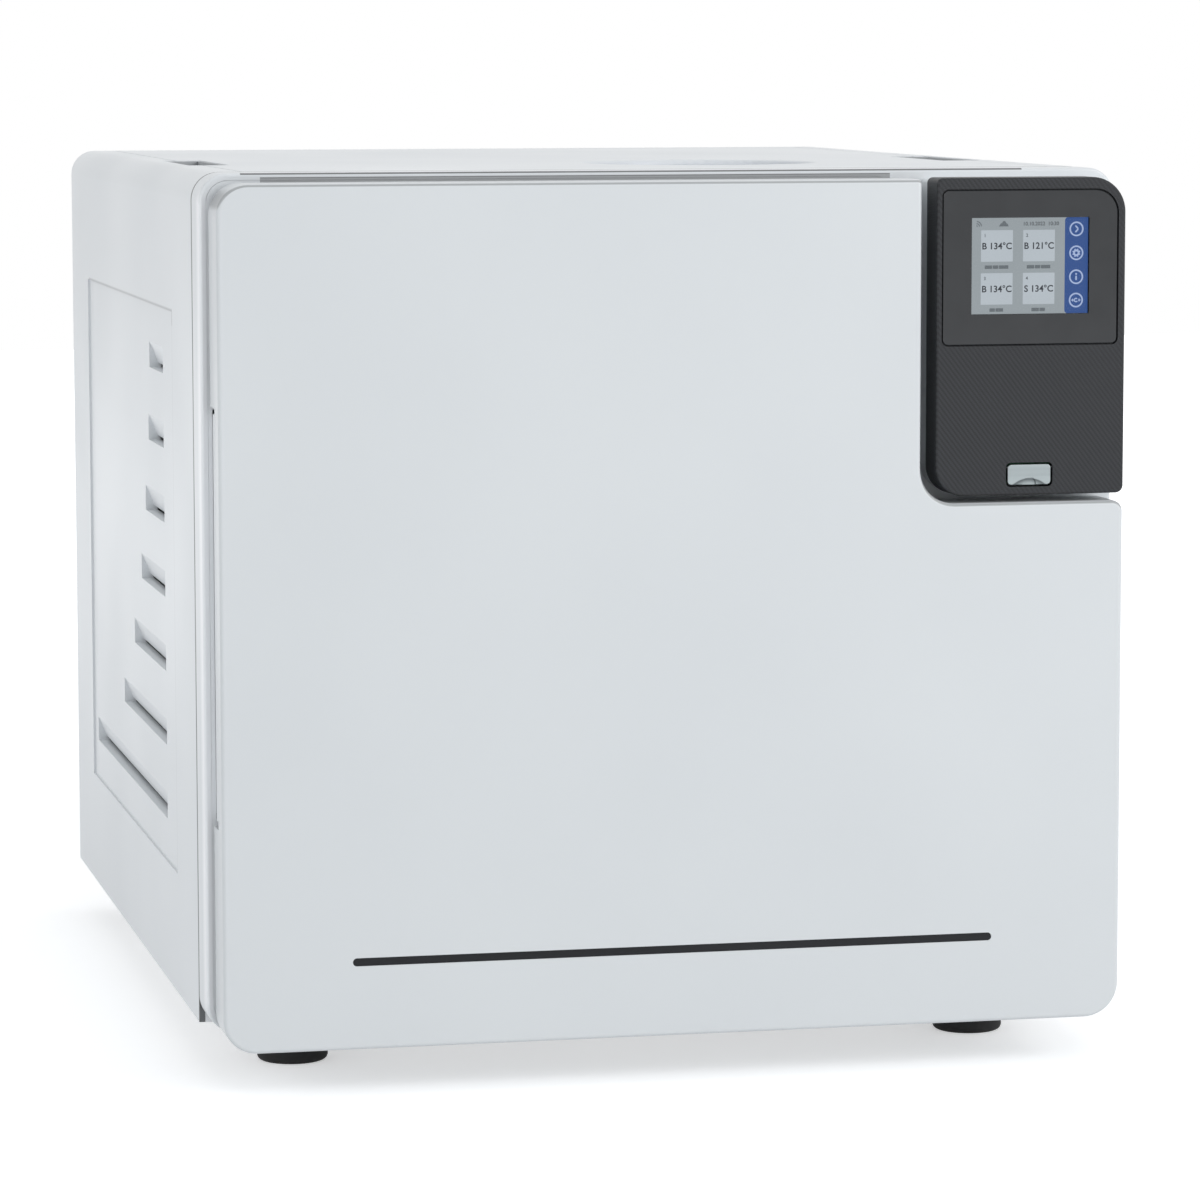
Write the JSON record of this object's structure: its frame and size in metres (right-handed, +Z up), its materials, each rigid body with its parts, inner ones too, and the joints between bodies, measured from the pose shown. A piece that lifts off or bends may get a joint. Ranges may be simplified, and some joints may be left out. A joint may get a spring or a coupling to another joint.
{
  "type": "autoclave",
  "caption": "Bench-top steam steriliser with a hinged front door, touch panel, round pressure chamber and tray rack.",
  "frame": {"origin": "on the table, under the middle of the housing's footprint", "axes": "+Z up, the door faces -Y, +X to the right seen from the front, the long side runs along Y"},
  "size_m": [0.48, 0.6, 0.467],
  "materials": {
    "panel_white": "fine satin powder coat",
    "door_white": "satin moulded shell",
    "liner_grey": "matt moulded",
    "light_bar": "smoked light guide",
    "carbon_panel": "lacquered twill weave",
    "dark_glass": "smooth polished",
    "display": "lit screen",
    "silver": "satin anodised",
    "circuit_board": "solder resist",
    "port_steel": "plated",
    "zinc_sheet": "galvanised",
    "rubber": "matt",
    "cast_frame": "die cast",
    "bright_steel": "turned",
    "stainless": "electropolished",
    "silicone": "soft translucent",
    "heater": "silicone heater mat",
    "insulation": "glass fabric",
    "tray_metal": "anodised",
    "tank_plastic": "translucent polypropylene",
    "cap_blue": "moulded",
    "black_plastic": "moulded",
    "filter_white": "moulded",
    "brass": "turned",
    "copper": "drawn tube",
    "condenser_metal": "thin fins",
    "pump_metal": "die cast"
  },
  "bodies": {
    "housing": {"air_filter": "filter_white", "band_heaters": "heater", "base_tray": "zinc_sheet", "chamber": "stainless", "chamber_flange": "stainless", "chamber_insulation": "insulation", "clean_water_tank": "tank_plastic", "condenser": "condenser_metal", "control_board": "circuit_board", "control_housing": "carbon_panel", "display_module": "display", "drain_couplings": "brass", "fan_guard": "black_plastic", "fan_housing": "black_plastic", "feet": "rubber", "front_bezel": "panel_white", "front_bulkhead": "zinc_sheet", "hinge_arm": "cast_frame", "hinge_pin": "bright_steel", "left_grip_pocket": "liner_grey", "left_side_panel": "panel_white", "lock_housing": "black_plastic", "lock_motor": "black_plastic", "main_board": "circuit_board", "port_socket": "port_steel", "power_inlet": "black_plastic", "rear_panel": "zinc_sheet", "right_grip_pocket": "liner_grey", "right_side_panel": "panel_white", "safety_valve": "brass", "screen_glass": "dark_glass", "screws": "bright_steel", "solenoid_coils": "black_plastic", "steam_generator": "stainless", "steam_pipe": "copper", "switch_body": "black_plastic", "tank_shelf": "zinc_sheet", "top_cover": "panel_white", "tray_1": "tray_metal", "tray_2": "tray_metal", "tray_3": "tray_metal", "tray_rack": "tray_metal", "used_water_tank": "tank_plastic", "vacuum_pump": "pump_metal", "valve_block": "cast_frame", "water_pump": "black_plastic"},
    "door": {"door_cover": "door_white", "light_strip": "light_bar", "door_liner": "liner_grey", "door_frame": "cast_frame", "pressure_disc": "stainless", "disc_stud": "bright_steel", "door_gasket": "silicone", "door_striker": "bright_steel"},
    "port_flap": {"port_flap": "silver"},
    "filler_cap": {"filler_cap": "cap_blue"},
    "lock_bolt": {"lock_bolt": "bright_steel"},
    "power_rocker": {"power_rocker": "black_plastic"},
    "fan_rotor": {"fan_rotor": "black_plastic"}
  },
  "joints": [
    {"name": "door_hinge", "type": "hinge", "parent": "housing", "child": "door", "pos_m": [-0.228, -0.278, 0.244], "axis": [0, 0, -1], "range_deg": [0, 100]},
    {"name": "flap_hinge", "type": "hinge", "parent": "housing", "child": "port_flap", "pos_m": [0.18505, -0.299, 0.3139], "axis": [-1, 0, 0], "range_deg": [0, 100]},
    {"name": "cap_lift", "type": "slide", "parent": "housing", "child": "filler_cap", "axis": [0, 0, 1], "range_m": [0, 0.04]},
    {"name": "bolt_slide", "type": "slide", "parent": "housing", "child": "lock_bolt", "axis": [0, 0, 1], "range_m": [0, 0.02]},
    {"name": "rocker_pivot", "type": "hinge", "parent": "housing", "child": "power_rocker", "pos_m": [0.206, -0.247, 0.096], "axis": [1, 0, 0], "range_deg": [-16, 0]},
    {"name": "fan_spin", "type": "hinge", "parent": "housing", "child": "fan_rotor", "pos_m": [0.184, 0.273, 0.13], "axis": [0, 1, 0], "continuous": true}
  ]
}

-------

Emit the full listing verbatim.

FULL ANSWER:
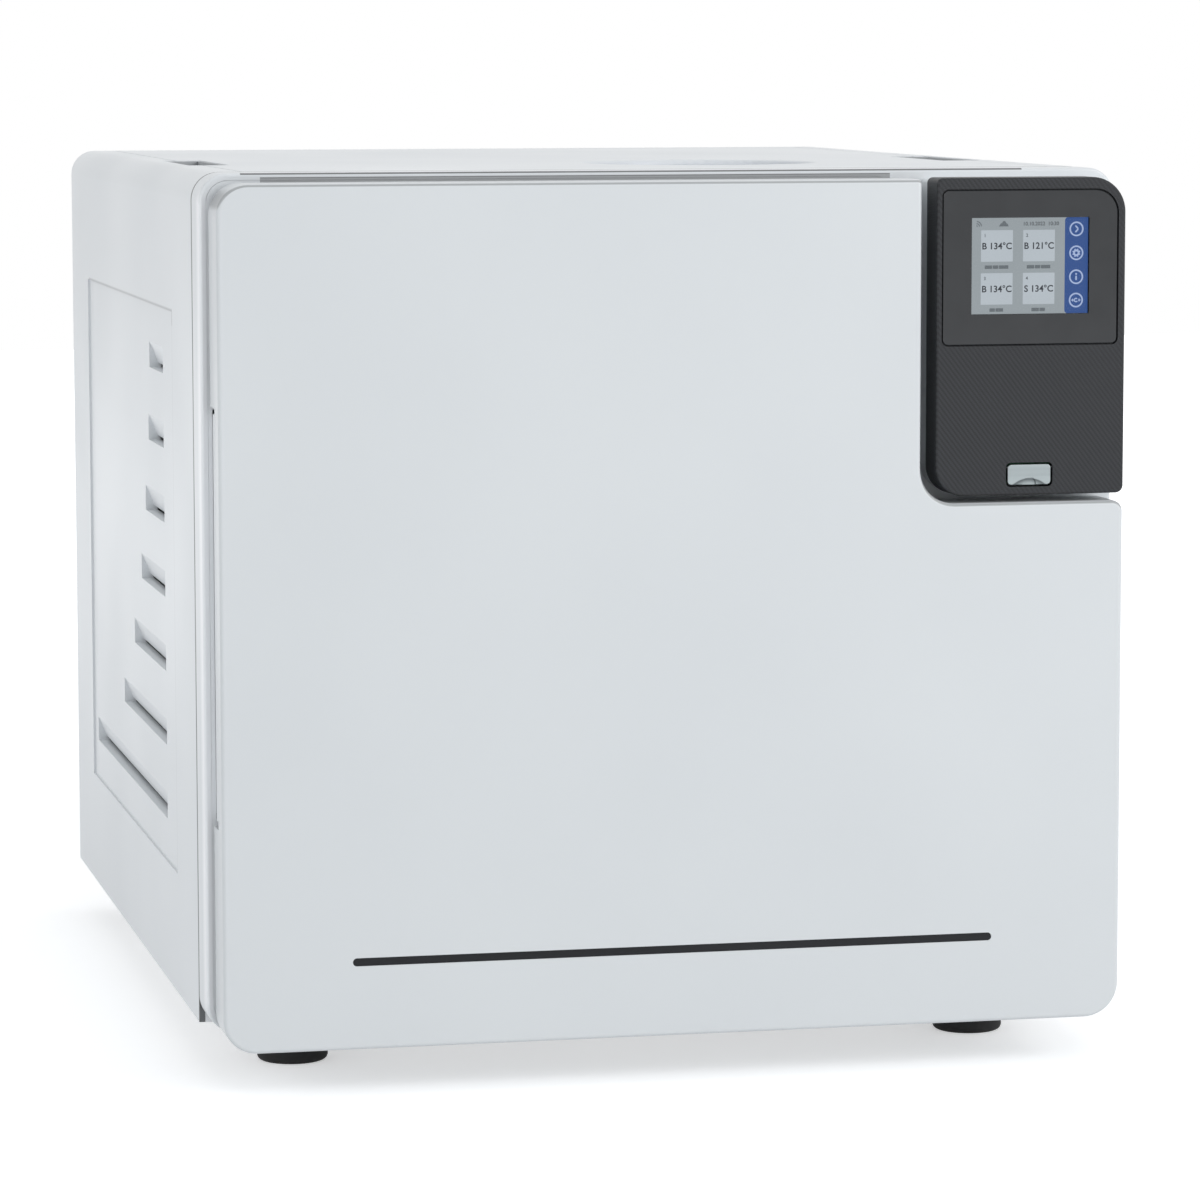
Write the JSON record of this object's structure: its frame and size in metres (right-handed, +Z up), its materials, each rigid body with its parts, inner ones too, and the joints between bodies, measured from the pose shown. A piece that lifts off or bends may get a joint. Ranges may be simplified, and some joints may be left out. A joint may get a spring or a coupling to another joint.
{
  "type": "autoclave",
  "caption": "Bench-top steam steriliser with a hinged front door, touch panel, round pressure chamber and tray rack.",
  "frame": {"origin": "on the table, under the middle of the housing's footprint", "axes": "+Z up, the door faces -Y, +X to the right seen from the front, the long side runs along Y"},
  "size_m": [0.48, 0.6, 0.467],
  "materials": {
    "panel_white": "fine satin powder coat",
    "door_white": "satin moulded shell",
    "liner_grey": "matt moulded",
    "light_bar": "smoked light guide",
    "carbon_panel": "lacquered twill weave",
    "dark_glass": "smooth polished",
    "display": "lit screen",
    "silver": "satin anodised",
    "circuit_board": "solder resist",
    "port_steel": "plated",
    "zinc_sheet": "galvanised",
    "rubber": "matt",
    "cast_frame": "die cast",
    "bright_steel": "turned",
    "stainless": "electropolished",
    "silicone": "soft translucent",
    "heater": "silicone heater mat",
    "insulation": "glass fabric",
    "tray_metal": "anodised",
    "tank_plastic": "translucent polypropylene",
    "cap_blue": "moulded",
    "black_plastic": "moulded",
    "filter_white": "moulded",
    "brass": "turned",
    "copper": "drawn tube",
    "condenser_metal": "thin fins",
    "pump_metal": "die cast"
  },
  "bodies": {
    "housing": {"air_filter": "filter_white", "band_heaters": "heater", "base_tray": "zinc_sheet", "chamber": "stainless", "chamber_flange": "stainless", "chamber_insulation": "insulation", "clean_water_tank": "tank_plastic", "condenser": "condenser_metal", "control_board": "circuit_board", "control_housing": "carbon_panel", "display_module": "display", "drain_couplings": "brass", "fan_guard": "black_plastic", "fan_housing": "black_plastic", "feet": "rubber", "front_bezel": "panel_white", "front_bulkhead": "zinc_sheet", "hinge_arm": "cast_frame", "hinge_pin": "bright_steel", "left_grip_pocket": "liner_grey", "left_side_panel": "panel_white", "lock_housing": "black_plastic", "lock_motor": "black_plastic", "main_board": "circuit_board", "port_socket": "port_steel", "power_inlet": "black_plastic", "rear_panel": "zinc_sheet", "right_grip_pocket": "liner_grey", "right_side_panel": "panel_white", "safety_valve": "brass", "screen_glass": "dark_glass", "screws": "bright_steel", "solenoid_coils": "black_plastic", "steam_generator": "stainless", "steam_pipe": "copper", "switch_body": "black_plastic", "tank_shelf": "zinc_sheet", "top_cover": "panel_white", "tray_1": "tray_metal", "tray_2": "tray_metal", "tray_3": "tray_metal", "tray_rack": "tray_metal", "used_water_tank": "tank_plastic", "vacuum_pump": "pump_metal", "valve_block": "cast_frame", "water_pump": "black_plastic"},
    "door": {"door_cover": "door_white", "light_strip": "light_bar", "door_liner": "liner_grey", "door_frame": "cast_frame", "pressure_disc": "stainless", "disc_stud": "bright_steel", "door_gasket": "silicone", "door_striker": "bright_steel"},
    "port_flap": {"port_flap": "silver"},
    "filler_cap": {"filler_cap": "cap_blue"},
    "lock_bolt": {"lock_bolt": "bright_steel"},
    "power_rocker": {"power_rocker": "black_plastic"},
    "fan_rotor": {"fan_rotor": "black_plastic"}
  },
  "joints": [
    {"name": "door_hinge", "type": "hinge", "parent": "housing", "child": "door", "pos_m": [-0.228, -0.278, 0.244], "axis": [0, 0, -1], "range_deg": [0, 100]},
    {"name": "flap_hinge", "type": "hinge", "parent": "housing", "child": "port_flap", "pos_m": [0.18505, -0.299, 0.3139], "axis": [-1, 0, 0], "range_deg": [0, 100]},
    {"name": "cap_lift", "type": "slide", "parent": "housing", "child": "filler_cap", "axis": [0, 0, 1], "range_m": [0, 0.04]},
    {"name": "bolt_slide", "type": "slide", "parent": "housing", "child": "lock_bolt", "axis": [0, 0, 1], "range_m": [0, 0.02]},
    {"name": "rocker_pivot", "type": "hinge", "parent": "housing", "child": "power_rocker", "pos_m": [0.206, -0.247, 0.096], "axis": [1, 0, 0], "range_deg": [-16, 0]},
    {"name": "fan_spin", "type": "hinge", "parent": "housing", "child": "fan_rotor", "pos_m": [0.184, 0.273, 0.13], "axis": [0, 1, 0], "continuous": true}
  ]
}